* _EXERCISE_
In the records that follow, locate every line with "Blender" and extract it.

[Collection entries]
--- Start ---
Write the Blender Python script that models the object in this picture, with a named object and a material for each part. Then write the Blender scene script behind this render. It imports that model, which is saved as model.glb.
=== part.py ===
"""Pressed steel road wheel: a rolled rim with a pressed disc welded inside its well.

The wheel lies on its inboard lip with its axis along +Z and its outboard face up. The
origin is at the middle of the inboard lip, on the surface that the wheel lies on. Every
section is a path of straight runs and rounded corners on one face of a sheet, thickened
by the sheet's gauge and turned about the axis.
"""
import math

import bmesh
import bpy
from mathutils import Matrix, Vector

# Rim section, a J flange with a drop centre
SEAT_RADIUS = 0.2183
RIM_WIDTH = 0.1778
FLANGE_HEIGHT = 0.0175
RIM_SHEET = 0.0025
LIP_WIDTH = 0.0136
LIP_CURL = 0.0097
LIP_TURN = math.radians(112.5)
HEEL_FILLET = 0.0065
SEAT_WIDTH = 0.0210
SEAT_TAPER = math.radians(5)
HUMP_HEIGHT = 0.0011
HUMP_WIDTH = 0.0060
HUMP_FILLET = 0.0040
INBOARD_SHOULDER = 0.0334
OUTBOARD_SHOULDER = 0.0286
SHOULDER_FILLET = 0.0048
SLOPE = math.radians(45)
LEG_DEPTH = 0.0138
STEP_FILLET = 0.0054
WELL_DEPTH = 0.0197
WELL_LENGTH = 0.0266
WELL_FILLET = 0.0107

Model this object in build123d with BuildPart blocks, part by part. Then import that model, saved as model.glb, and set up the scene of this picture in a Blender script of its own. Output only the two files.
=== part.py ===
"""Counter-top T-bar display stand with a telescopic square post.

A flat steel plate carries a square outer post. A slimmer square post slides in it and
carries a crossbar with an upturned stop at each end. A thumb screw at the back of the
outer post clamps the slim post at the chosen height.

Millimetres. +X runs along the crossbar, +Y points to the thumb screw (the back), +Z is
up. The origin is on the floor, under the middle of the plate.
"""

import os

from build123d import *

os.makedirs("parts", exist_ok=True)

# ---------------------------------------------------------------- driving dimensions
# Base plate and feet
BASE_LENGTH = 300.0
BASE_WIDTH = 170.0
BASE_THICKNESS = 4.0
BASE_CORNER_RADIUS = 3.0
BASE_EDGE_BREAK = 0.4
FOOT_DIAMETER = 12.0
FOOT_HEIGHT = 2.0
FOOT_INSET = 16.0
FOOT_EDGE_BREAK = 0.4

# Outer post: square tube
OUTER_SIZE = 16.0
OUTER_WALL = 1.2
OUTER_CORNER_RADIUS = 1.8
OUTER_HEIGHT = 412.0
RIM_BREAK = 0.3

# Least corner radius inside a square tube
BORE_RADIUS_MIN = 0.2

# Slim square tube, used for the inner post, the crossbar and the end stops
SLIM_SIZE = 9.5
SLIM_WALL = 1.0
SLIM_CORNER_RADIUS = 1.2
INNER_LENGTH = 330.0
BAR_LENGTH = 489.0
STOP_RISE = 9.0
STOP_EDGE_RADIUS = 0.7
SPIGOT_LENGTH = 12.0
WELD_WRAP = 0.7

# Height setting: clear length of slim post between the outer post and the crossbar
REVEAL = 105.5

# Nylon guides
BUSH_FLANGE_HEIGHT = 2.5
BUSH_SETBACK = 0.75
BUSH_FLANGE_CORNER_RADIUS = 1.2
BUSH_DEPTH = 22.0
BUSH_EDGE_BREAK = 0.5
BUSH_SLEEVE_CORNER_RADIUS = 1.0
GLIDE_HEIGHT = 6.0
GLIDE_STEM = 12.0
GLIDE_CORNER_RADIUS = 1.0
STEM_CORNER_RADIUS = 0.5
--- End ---
* _RESPONSE FOR THIS EXERCISE_
Write the Blender Python script that models the object in this picture, with a named object and a material for each part. Then write the Blender scene script behind this render. It imports that model, which is saved as model.glb.
Model this object in build123d with BuildPart blocks, part by part. Then import that model, saved as model.glb, and set up the scene of this picture in a Blender script of its own. Output only the two files.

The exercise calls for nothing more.